The Eating Instinct visits kitchen tables around America to tell Virginia Sole-Smith’s own story, as well as the stories of women recovering from weight loss surgery, of people who eat only nine foods, of families with unlimited grocery budgets and those on food stamps. Every struggle is unique. But Sole-Smith shows how they’re also all products of our modern food culture, with its dysfunctional fixation on kale smoothies, gluten-free, and “clean eating.” And they’re all asking the same questions: How did we learn to eat this way? Why is it so hard to feel good about food? And what does it mean to learn to eat again in a world that’s constantly telling us not to eat?
From comedian and ex-diet junkie Caroline Dooner, The F*ck It Diet is an inspirational guide that will help you stop dieting, reboot your relationship with food, and regain your personal power. Dooner tackles the inherent flaws of dieting and diet culture, and offers readers a counterintuitively simple path to healing their physical, emotional, and mental relationship with food. What’s the secret anti-diet? Eat. Whatever you want. Honor your appetite and listen to your hunger. Trust that your body knows what it is doing. Oh, and don’t forget to rest, breathe, and be kind to yourself while you’re at it. Once you get yourself out of survival mode, it will become easier and easier to eat what your body really needs—a healthier relationship with food ultimately leads to a healthier you.
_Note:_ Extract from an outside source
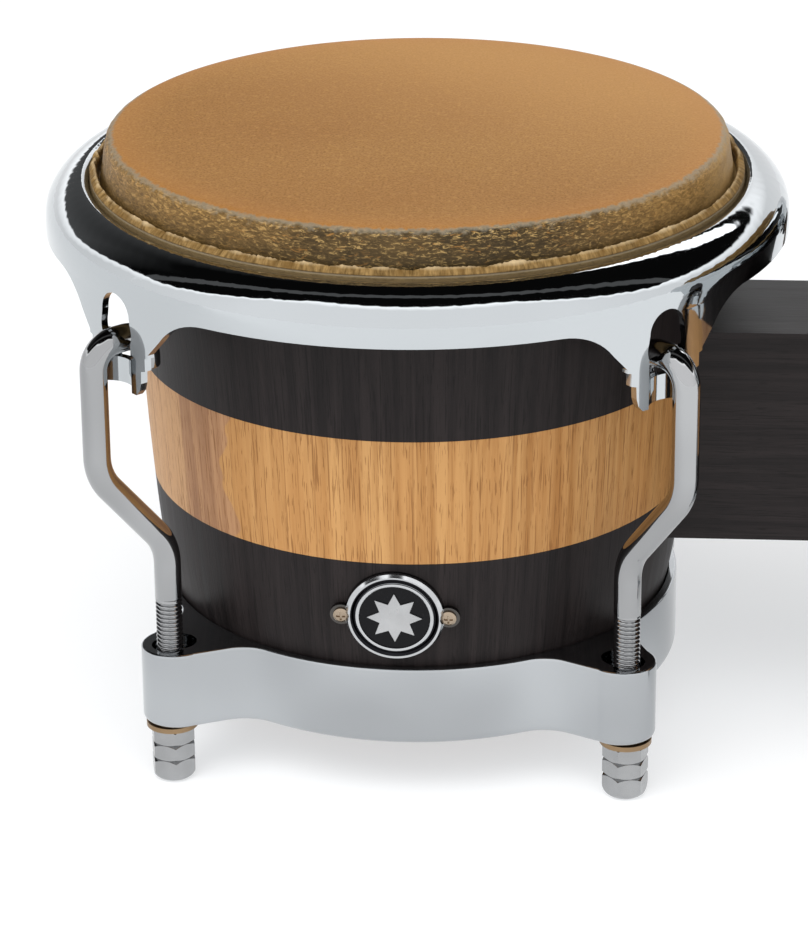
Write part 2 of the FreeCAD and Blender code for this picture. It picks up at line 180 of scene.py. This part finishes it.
# ---- materials ----------------------------------------------------------------------
def chrome(name, color, roughness=0.035, smudge=0.03, wave=0.05, reflection_patchiness=0.02):
    """Polished plating with faint polishing haze, tiny waviness and painted reflection patches."""
    g = Graph(name)
    vector, *_ = g.position()
    haze = g.noise(vector, 38.0, 4.0, 0.6)
    fine = g.noise(vector, 900.0, 2.0)
    rough = g.math("ADD", g.ramp(haze, 0.4, 0.75, roughness, roughness + smudge),
                   g.ramp(fine, 0.6, 0.8, 0.0, 0.02))
    # Painted reflection: broad lighter and darker patches stand in for the varied surroundings seen
    # in the plating.
    reflection_patches = g.ramp(g.noise(vector, 11.0, 2.0), 0.36, 0.64, smooth=True)
    tone = g.mix(reflection_patches, scaled(color, 1 - reflection_patchiness), scaled(color, 1 + reflection_patchiness))
    g.set(Base_Color=tone, Metallic=1.0, Roughness=rough)
    g.bump(g.noise(vector, 26.0, 2.0), wave, 0.6 * MM)
    return g.material


def satin_metal(name, color, roughness=0.28, grain=500.0):
    """Plated hardware with a fine turned or tumbled texture."""
    g = Graph(name)
    vector, *_ = g.position()
    fine = g.noise(vector, grain, 4.0, 0.65)
    broad = g.noise(vector, 90.0, 3.0)
    tone = g.mix(g.ramp(broad, 0.35, 0.7), scaled(color, 0.86), color)
    rough = g.ramp(fine, 0.3, 0.75, roughness * 0.7, roughness * 1.5)
    g.set(Base_Color=tone, Metallic=1.0, Roughness=rough)
    g.bump(fine, 0.25, 0.2 * MM)
    return g.material


def wood_grain(g, along, across, seed):
    """Streaks, broad figure and short pores of an open-grained wood, each 0..1."""
    def stretched(fine, coarse):
        return g.vector(g.math("MULTIPLY", across, fine), g.math("MULTIPLY", along, coarse), seed)
    streak = g.noise(stretched(260.0, 7.0), 1.0, 6.0, 0.68, 0.5)
    figure = g.noise(stretched(60.0, 7.0), 1.0, 3.0, 0.5, 0.9)
    long_pores = g.noise(stretched(1700.0, 38.0), 1.0, 2.0, 0.55, 0.1)
    short_pores = g.noise(stretched(2300.0, 120.0), 1.0, 2.0, 0.5)
    pores = g.math("MAXIMUM", long_pores, g.math("SUBTRACT", short_pores, 0.02))
    return streak, figure, pores


def stained(g, streak, pores):
    """Near-black stain over open grain."""
    dark = g.mix(g.ramp(streak, 0.38, 0.62), (0.0105, 0.0082, 0.0082), (0.0205, 0.0160, 0.0158))
    return g.mix(g.ramp(pores, 0.58, 0.66, 0.0, 0.60), dark, (0.0045, 0.0036, 0.0036))


def heart_plank(g, streak, u, middle):
    """Pinker wood of one plank, paler at its far side."""
    pale_edge = (HEART_EDGE - HEART_WIDTH) * middle
    pink = g.mix(g.ramp(streak, 0.36, 0.62), (0.300, 0.148, 0.070), (0.430, 0.235, 0.118))
    return g.mix(g.ramp(u, pale_edge, pale_edge - BLEND), pink, (0.500, 0.285, 0.135))


def clear_wood(g, u, z, middle, chance, joint, grain):
    """Lacquered light wood: each stave a little different, with brown pores and thin joints."""
    streak, figure, pores = grain
    light = g.mix(g.ramp(streak, 0.36, 0.62), (0.335, 0.154, 0.046), (0.515, 0.282, 0.106))
    light = g.mix(g.ramp(figure, 0.40, 0.62, 0.0, 0.45), light, (0.430, 0.198, 0.060))
    light = g.mix(g.ramp(chance, 0.2, 0.8, 0.0, 0.35), light, (0.540, 0.308, 0.124))
    along = g.noise(g.vector(0.0, g.math("MULTIPLY", z, 38.0), 3.0), 1.0, 2.0)
    waver = g.ramp(along, 0.3, 0.7, -6 * MM, 6 * MM)
    edge = HEART_EDGE * middle
    heart = g.ramp(g.math("ADD", u, waver), edge, edge - 0.8 * BLEND)
    light = g.mix(heart, light, heart_plank(g, streak, u, middle))
    light = g.mix(g.ramp(pores, 0.595, 0.635, 0.0, 0.68), light, (0.195, 0.078, 0.022))
    return g.mix(g.ramp(joint, 0.491, 0.499, 0.0, 0.35), light, (0.22, 0.10, 0.035))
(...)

Being in Your Body is an illustrated journal filled with empowering writing practices for approaching your body with compassion. What would life be like without the negativity surrounding our bodies? Body shame, reinforced by socially entrenched beauty norms and intensified by social media, is incredibly difficult to shake. Addressing concepts like "compare and despair" and the false connection between thinness and happiness, this journal walks you through the process of cultivating confidence in yourself, while advocating for a broader definition of beauty for all.
Caroline Dooner is an author and humorist who writes about our relationship with food, weight, and our cultural beliefs and expectations. Her book, The F*ck It Diet, is for chronic dieters, and uncovers the dark side of dieting, the dogma of wellness culture, and offers readers another way. She spent years as an actor/singer/performer trying really hard to fit into the tiny/beautiful category, and dieted like it was her job (because it kind of was). She believes whole-heartedly in the healing powers of food and rest.
Fariha Róisín is an Australian Canadian writer based in Brooklyn. Her work has appeared in Al Jazeera, the Guardian, Vice, Fusion, the Village Voice, Teen Vogue, BuzzFeed, Medium, and others. In 2012, she began cohosting the podcast Two Brown Girls, which highlighted black and brown voices in film and TV, emphasizing the importance of representation. Follow her on Twitter.
As a journalist, Virginia Sole-Smith has reported from kitchen tables and grocery stores, graduated from beauty school, and gone swimming in a mermaid’s tail. Her work has appeared in the New York Times Magazine, Harper’s, Elle and many other publications. She’s also a contributing editor with Parents Magazine and co-host of the Comfort Food Podcast.